What to work on
Using the data below, output the first line and every line after it up to and including the line containing "self.socket = socket", exactly as written and with nothing added.

Data provided
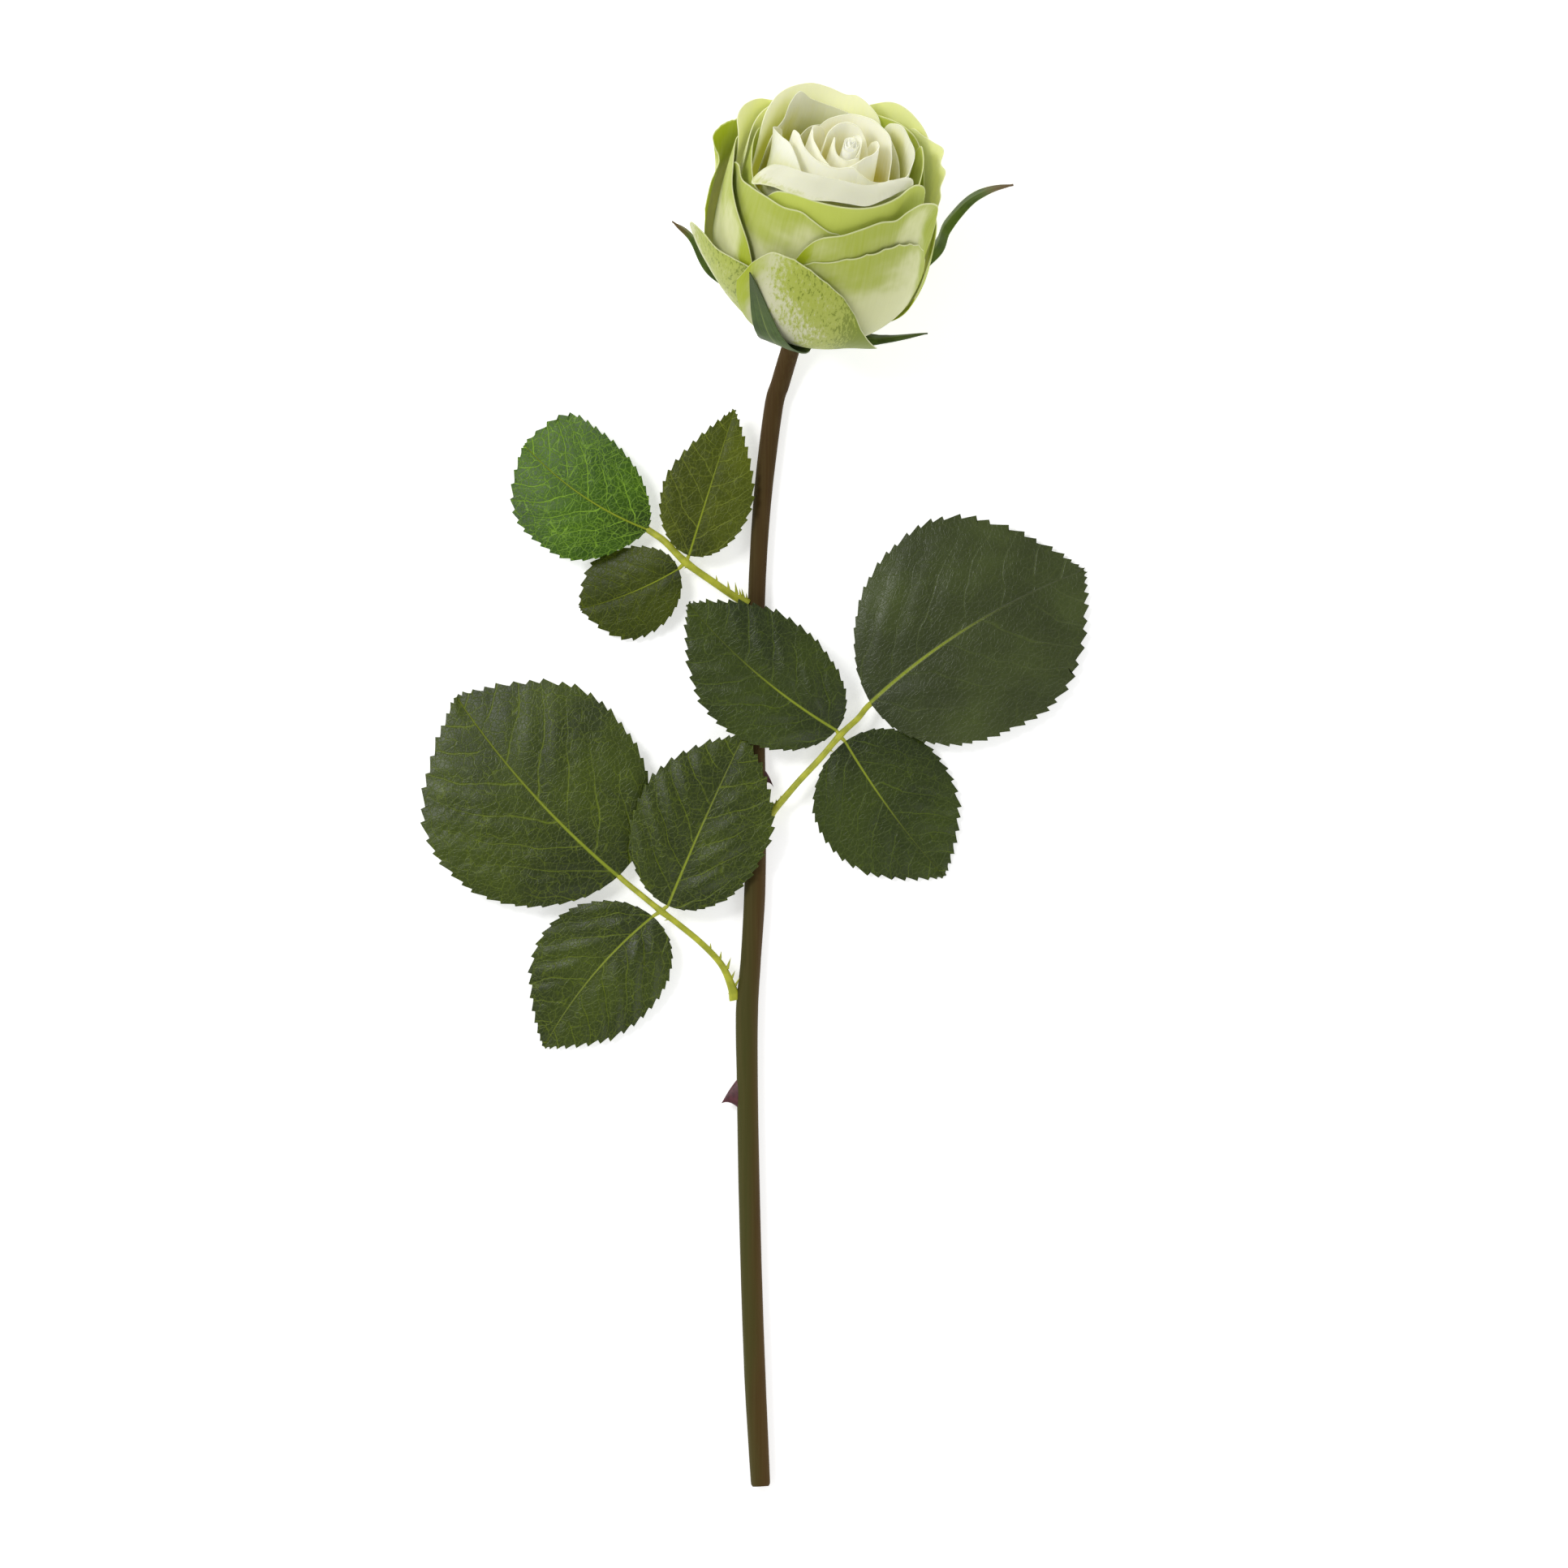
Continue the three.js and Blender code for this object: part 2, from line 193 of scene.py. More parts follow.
def finish(piece, node, material):
    """Gives a finished piece its material, hangs it on the root body in place of its CAD part,
    and prints how far it goes past that part's box.
    """
    piece.data.materials.clear()
    piece.data.materials.append(material)
    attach(piece, "root")
    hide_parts(node)
    low, high = np.array(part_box(node))
    here = np.array([v.co for v in piece.data.vertices])
    over = max(*(low - here.min(0)), *(here.max(0) - high)) / MM
    print(f"{piece.name}: {len(piece.data.polygons)} faces, {over:.1f} mm past its CAD box")


print("a quarter of the way along a bend:", route([(0, 0, 0), (9, 4, 0), (18, 0, 0)])([0.25])[0].round(2))

# %% [markdown]
# ## Shader maths
#
# A material here is a sum of masks. Writing each mask as an expression is easier to read than
# a picture of wires, so a small class wraps a socket and turns +, - and * into Math nodes.

# %% A wire that does maths, and a paint that makes nodes
class Wire:
    def __init__(self, paint, socket):
        self.paint = paint
        self.socket = socket

    def maths(self, operation, first, second):
        return self.paint.node("ShaderNodeMath", {"operation": operation}, {0: first, 1: second})

    def __add__(self, other):
        return self.maths("ADD", self, other)

    def __radd__(self, other):
        return self.maths("ADD", other, self)

    def __sub__(self, other):
        return self.maths("SUBTRACT", self, other)

    def __rsub__(self, other):
        return self.maths("SUBTRACT", other, self)

    def __mul__(self, other):
        return self.maths("MULTIPLY", self, other)

    def __rmul__(self, other):
        return self.maths("MULTIPLY", other, self)

    def __abs__(self):
        return self.maths("ABSOLUTE", self, 0)

    def above(self, low, high):
        """0 below low, 1 above high, and smooth between."""
        settings = {"interpolation_type": "SMOOTHSTEP", "clamp": True}
        return self.paint.node("ShaderNodeMapRange", settings, {"Value": self, "From Min": low,
                               "From Max": high, "To Min": 0, "To Max": 1})

    def below(self, low, high):
        return 1 - self.above(low, high)


class Paint:
    def __init__(self, name, roughness):
        self.material = bpy.data.materials.new(name)
        self.material.use_nodes = True
        self.tree = self.material.node_tree
        self.shader = self.tree.nodes["Principled BSDF"]
        self.shader.inputs["Roughness"].default_value = roughness

    def node(self, kind, settings, sockets, output=0):
        """Adds a node, sets its settings first, then its sockets by name or number."""
        node = self.tree.nodes.new(kind)
        for key, value in settings.items():
            setattr(node, key, value)
        for key, value in sockets.items():
            self.feed(node.inputs[key], value)
        return Wire(self, node.outputs[output])

    def feed(self, socket, value):
        if isinstance(value, Wire):
            self.tree.links.new(value.socket, socket)
        else:
            socket.default_value = value

    def mix(self, factor, first, second):
        """Blends two colours."""
        return self.node("ShaderNodeMix", {"data_type": "RGBA"}, {0: factor, 6: first, 7: second}, 2)

    def place(self):
        """The piece's own coordinates, in metres."""
        return self.node("ShaderNodeTexCoord", {}, {}, "Object")

    def split(self, vector):
        """The first two parts of a vector."""
        first = self.node("ShaderNodeSeparateXYZ", {}, {0: vector})
        return first, Wire(self, first.socket.node.outputs[1])

    def across_along(self):
        """The blade's own coordinates, and them split: 0 to 1 across and 0 to 1 along."""
        uv = self.node("ShaderNodeTexCoord", {}, {}, "UV")
        return (uv, *self.split(uv))

    def noise(self, vector, scale, detail=2.0, roughness=0.5):
        return self.node("ShaderNodeTexNoise", {}, {"Vector": vector, "Scale": scale,
                         "Detail": detail, "Roughness": roughness})

    def stretch(self, vector, x, y, z=1):
        return self.node("ShaderNodeMapping", {}, {"Vector": vector, "Scale": (x, y, z)})

    def bump(self, height, distance, strength=1.0):
        bump = self.node("ShaderNodeBump", {}, {"Height": height, "Distance": distance * MM,
                         "Strength": strength})
        self.feed(self.shader.inputs["Normal"], bump)

    def colour(self, value):
        self.feed(self.shader.inputs["Base Color"], value)

    def set(self, sockets):
        """Sets or feeds the shader's own sockets, by name."""
        for key, value in sockets.items():
            self.feed(self.shader.inputs[key], value)


def srgb(red, green, blue):
    """A screen colour, 0 to 255, as the linear colour that sockets take."""
    def linear(c):
        c /= 255
        return c / 12.92 if c <= 0.04045 else ((c + 0.055) / 1.055) ** 2.4
    return (linear(red), linear(green), linear(blue), 1)


# %% [markdown]
# ## Petal skin
#
# The petals are thin and satiny, and go from ivory to lime. The lime runs in from the edges,
# so a petal is palest in the middle of its lower half. Fine veins run from claw to rim, and
# a thin pale line along the rim is a painted highlight. Lime-yellow rising from the claw is
# painted shade deep in the cup, and a weak emission is painted light passing through the
# petals. The guard petals are also mottled with green, as if torn.

# %% Petal material
LIME = srgb(160, 174, 12)
MOTTLE, DARK_MOTTLE = srgb(162, 174, 40), srgb(112, 128, 10)
FRAYED, RIM_HIGHLIGHT = srgb(196, 202, 108), srgb(236, 237, 204)


def petal_paint(name, pale, lime, edges=0.0, top=0.0, foot=0.0, claw_shade_top=0.62,
                mottle=0.0, torn_rim=0.0, painted_glow=0.0):
    """pale and lime are mixed by how far the lime has run in from edges and top, and by painted
    shade that rises from the foot. The emission is painted light passing through the petal.
    """
    paint = Paint(name, 0.6)
    uv, across, along = paint.across_along()
    off_centre = abs(across * 2 - 1)
    fibre = paint.noise(paint.stretch(uv, 70, 3), 1.0, 3)
    cloud = paint.noise(paint.stretch(uv, 2.2, 2.6), 1.5, 3)
    wander = (cloud - 0.5) * 0.75
    edge = (off_centre + wander).above(0.35, 1.0) * edges
    rim = (along + wander).above(0.55, 1.0) * top
    # Painted shade: lime-yellow rising from the claw, as strong as foot says, stands for the yellow-green
    # shade deep in the cup.
    claw = (along + wander * 0.4).below(claw_shade_top - 0.5, claw_shade_top) * foot
    green = edge + rim + claw + (fibre - 0.5) * 0.22
    body = paint.mix(green.above(0.0, 1.0), pale, lime)
    if mottle:
        speck = paint.noise(paint.stretch(uv, 22, 9), 2.4, 8, 0.72)
        patch = paint.noise(paint.stretch(uv, 3, 3), 1.3, 3)
        torn = across * 1.1 + along * 0.55 + (patch - 0.5) * 0.9 + (speck - 0.5) * 1.3
        body = paint.mix(torn.above(0.7, 0.92) * mottle, body, MOTTLE)
        pit = (torn + (speck - 0.5) * 1.5).above(1.12, 1.26)
        body = paint.mix(pit * mottle, body, DARK_MOTTLE)
    if torn_rim:
        speck = paint.noise(paint.stretch(uv, 18, 12), 2.4, 6, 0.7)
        frayed = along + (speck - 0.5) * 0.12 - across * 0.12
        body = paint.mix(frayed.above(0.93, 0.97) * torn_rim, body, FRAYED)
    # Painted highlight: a thin pale line along the very rim, where light catches the edge.
    body = paint.mix(along.above(0.99, 0.998) * 0.5, body, RIM_HIGHLIGHT)
    paint.colour(body)
    crinkle = paint.noise(paint.stretch(uv, 26, 5), 1.0, 4)
    paint.bump(fibre * 0.4 + crinkle * 0.6, 0.5, 0.5)
    # Painted light: a weak emission in the petal's own colour stands for light shining through the thin
    # petals.
    paint.set({"Emission Color": body, "Emission Strength": painted_glow, "Specular IOR Level": 0.35,
               "Subsurface Weight": 0.3, "Subsurface Radius": (1.0, 1.0, 0.5),
               "Subsurface Scale": 1.2 * MM, "Sheen Weight": 0.15})
    return paint.material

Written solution
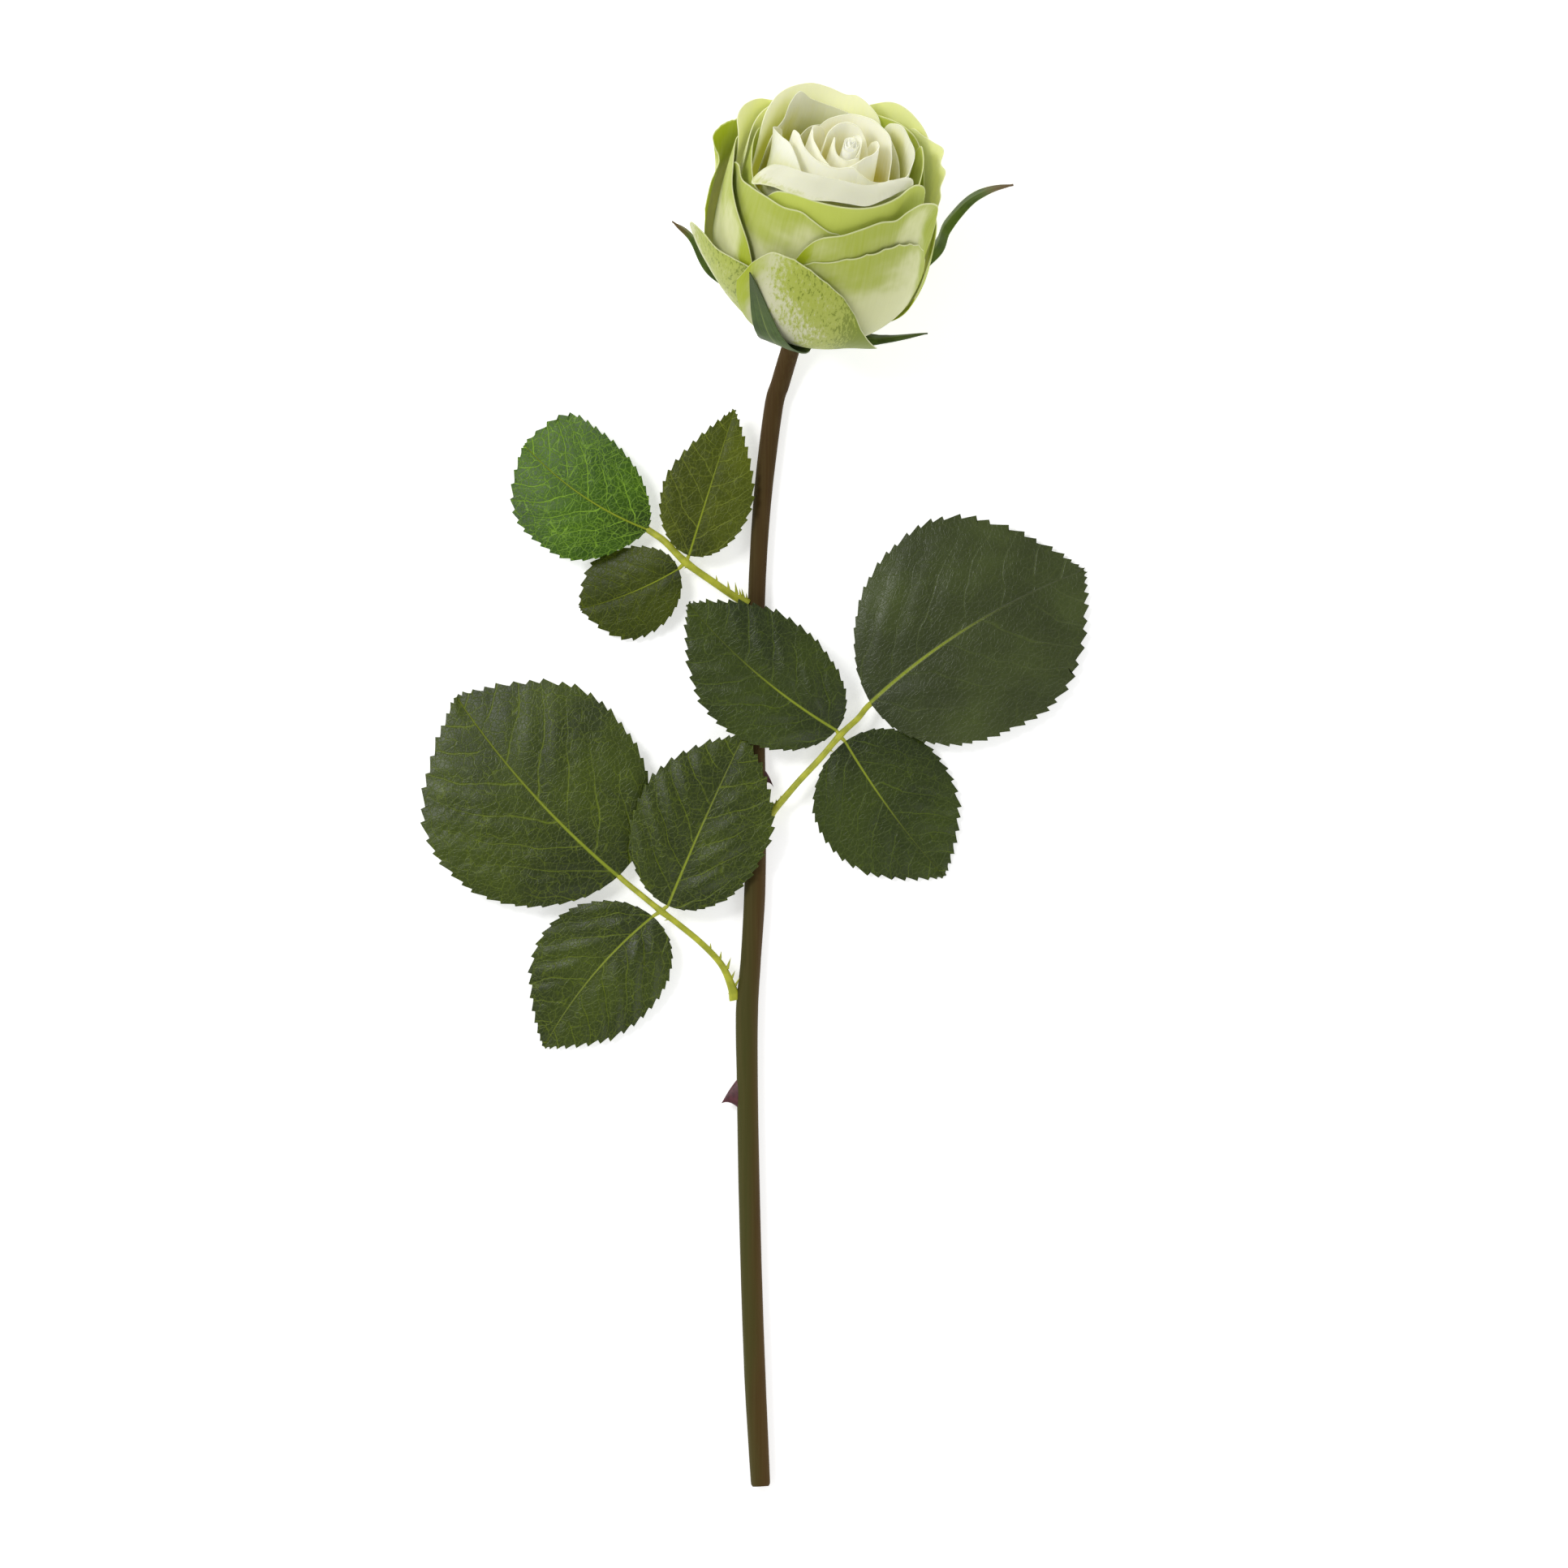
Continue the three.js and Blender code for this object: part 2, from line 193 of scene.py. More parts follow.
def finish(piece, node, material):
    """Gives a finished piece its material, hangs it on the root body in place of its CAD part,
    and prints how far it goes past that part's box.
    """
    piece.data.materials.clear()
    piece.data.materials.append(material)
    attach(piece, "root")
    hide_parts(node)
    low, high = np.array(part_box(node))
    here = np.array([v.co for v in piece.data.vertices])
    over = max(*(low - here.min(0)), *(here.max(0) - high)) / MM
    print(f"{piece.name}: {len(piece.data.polygons)} faces, {over:.1f} mm past its CAD box")


print("a quarter of the way along a bend:", route([(0, 0, 0), (9, 4, 0), (18, 0, 0)])([0.25])[0].round(2))

# %% [markdown]
# ## Shader maths
#
# A material here is a sum of masks. Writing each mask as an expression is easier to read than
# a picture of wires, so a small class wraps a socket and turns +, - and * into Math nodes.

# %% A wire that does maths, and a paint that makes nodes
class Wire:
    def __init__(self, paint, socket):
        self.paint = paint
        self.socket = socket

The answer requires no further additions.